To do: Which lines run from the first one up to and including the one with "import Sketcher"? Print exactly those.

Supplied information:

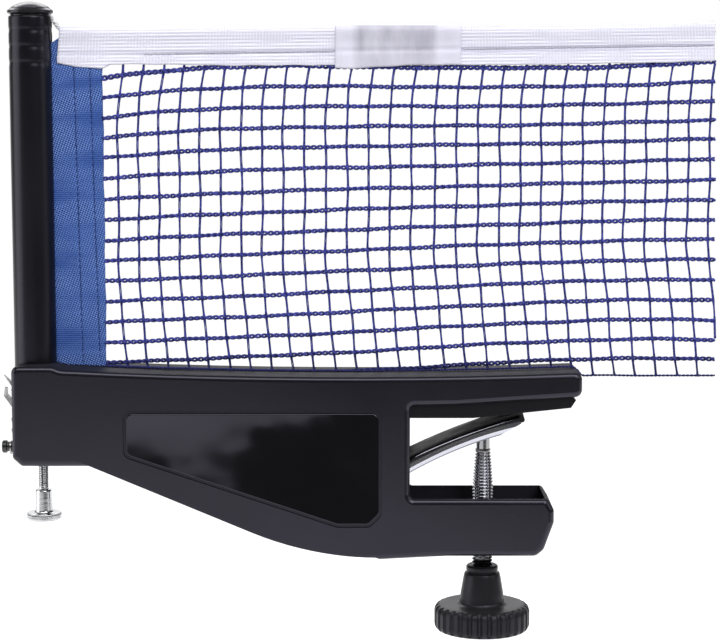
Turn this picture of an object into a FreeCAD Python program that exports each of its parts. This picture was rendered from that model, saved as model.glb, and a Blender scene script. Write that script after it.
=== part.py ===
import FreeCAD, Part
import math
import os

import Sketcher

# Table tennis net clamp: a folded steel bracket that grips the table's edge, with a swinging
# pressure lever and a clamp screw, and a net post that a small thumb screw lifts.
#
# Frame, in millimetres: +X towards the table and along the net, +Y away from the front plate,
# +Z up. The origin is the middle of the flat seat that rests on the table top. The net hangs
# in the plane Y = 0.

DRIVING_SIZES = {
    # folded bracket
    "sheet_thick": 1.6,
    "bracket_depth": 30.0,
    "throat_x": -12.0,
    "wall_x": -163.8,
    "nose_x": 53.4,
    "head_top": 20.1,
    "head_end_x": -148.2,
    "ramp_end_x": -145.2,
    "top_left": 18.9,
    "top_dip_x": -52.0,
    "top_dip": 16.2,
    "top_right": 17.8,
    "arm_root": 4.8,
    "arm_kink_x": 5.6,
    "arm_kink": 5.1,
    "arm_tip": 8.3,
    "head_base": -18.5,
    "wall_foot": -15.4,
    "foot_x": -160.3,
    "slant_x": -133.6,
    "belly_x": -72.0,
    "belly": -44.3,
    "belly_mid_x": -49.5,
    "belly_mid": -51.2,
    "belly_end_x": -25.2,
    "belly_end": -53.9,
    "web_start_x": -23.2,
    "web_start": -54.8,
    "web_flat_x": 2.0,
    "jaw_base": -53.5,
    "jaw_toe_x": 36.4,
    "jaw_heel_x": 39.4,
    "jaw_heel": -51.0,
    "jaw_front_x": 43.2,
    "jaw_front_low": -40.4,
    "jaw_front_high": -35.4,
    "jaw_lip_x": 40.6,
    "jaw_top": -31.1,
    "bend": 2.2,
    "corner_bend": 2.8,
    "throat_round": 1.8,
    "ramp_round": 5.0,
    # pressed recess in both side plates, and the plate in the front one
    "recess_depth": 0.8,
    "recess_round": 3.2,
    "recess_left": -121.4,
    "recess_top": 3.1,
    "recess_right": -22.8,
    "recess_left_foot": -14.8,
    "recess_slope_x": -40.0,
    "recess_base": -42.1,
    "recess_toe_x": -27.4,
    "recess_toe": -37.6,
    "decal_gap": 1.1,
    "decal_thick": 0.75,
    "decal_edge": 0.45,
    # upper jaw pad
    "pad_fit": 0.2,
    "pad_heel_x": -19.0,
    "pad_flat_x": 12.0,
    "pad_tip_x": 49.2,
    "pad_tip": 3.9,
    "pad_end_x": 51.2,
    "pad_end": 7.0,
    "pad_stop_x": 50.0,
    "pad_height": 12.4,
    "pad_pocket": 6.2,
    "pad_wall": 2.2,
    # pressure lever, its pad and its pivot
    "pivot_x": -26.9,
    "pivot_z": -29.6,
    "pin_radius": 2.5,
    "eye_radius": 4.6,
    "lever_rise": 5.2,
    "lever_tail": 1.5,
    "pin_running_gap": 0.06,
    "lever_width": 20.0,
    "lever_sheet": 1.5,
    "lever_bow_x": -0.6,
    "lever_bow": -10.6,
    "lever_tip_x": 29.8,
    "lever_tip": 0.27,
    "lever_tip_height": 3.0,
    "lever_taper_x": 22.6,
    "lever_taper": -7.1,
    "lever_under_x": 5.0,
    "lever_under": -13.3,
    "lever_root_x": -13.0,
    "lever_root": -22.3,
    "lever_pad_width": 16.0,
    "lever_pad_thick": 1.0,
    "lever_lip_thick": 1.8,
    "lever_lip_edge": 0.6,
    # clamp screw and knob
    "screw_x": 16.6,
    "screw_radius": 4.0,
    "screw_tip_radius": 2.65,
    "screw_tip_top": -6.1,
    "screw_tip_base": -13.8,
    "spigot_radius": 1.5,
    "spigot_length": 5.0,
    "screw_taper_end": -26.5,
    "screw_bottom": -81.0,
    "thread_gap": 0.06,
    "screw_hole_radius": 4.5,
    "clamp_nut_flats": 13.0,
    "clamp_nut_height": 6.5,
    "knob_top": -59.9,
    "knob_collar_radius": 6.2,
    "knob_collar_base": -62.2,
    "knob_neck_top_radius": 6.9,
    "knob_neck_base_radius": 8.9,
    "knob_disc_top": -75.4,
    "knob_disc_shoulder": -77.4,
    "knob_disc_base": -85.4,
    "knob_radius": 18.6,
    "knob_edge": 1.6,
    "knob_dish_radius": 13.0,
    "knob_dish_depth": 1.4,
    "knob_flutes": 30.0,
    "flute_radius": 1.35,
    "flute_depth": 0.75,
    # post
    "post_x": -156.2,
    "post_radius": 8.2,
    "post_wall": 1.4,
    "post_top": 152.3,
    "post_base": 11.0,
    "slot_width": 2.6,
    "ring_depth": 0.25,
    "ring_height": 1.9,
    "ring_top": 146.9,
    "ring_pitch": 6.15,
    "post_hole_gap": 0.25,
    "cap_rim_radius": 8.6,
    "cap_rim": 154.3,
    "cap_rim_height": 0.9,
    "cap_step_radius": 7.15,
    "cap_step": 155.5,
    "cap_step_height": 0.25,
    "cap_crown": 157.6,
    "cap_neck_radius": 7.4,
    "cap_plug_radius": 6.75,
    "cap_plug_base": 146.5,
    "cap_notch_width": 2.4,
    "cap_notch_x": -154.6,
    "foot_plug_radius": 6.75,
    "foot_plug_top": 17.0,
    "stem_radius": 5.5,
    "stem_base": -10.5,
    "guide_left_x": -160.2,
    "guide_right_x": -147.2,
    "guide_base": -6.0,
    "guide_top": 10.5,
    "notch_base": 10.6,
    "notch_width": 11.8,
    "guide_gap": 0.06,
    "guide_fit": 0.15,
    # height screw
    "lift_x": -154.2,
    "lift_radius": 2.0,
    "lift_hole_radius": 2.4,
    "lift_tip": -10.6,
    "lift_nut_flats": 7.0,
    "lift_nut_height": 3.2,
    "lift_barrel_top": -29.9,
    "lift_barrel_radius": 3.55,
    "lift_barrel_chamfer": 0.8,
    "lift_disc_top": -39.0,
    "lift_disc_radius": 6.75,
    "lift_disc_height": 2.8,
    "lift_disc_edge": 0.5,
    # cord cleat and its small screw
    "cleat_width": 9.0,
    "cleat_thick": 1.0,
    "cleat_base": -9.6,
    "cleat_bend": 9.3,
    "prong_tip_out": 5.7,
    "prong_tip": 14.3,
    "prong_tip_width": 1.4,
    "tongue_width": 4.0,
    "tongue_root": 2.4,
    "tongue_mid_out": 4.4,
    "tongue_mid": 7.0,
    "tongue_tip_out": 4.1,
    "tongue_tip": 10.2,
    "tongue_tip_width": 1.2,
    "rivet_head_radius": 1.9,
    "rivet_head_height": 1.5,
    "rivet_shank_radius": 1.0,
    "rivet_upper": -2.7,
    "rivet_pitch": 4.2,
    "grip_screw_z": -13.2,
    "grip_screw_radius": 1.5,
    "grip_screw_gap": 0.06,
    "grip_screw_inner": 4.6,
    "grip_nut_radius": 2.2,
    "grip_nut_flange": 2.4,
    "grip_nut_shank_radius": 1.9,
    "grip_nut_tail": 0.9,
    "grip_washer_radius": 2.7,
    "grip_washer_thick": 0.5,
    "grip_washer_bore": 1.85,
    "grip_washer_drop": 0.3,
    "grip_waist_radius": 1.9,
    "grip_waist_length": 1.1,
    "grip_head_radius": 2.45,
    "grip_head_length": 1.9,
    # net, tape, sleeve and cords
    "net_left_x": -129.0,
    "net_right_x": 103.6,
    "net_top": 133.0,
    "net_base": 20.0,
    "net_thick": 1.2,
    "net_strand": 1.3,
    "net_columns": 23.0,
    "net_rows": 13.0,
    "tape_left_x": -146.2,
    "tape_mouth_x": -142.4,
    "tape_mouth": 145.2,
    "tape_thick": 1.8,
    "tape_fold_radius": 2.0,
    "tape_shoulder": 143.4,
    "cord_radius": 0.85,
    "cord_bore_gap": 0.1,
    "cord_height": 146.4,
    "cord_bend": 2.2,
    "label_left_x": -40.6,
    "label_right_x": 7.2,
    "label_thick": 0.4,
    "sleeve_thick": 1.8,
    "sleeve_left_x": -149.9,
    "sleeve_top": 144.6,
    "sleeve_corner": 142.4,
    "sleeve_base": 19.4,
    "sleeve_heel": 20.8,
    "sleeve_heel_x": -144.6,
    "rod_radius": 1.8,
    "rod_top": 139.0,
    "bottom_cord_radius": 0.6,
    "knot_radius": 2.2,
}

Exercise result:
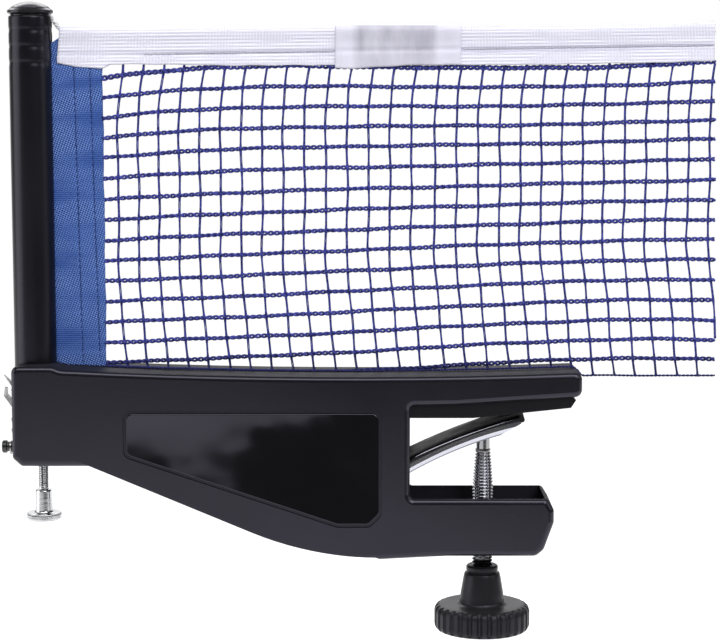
Turn this picture of an object into a FreeCAD Python program that exports each of its parts. This picture was rendered from that model, saved as model.glb, and a Blender scene script. Write that script after it.
=== part.py ===
import FreeCAD, Part
import math
import os

import Sketcher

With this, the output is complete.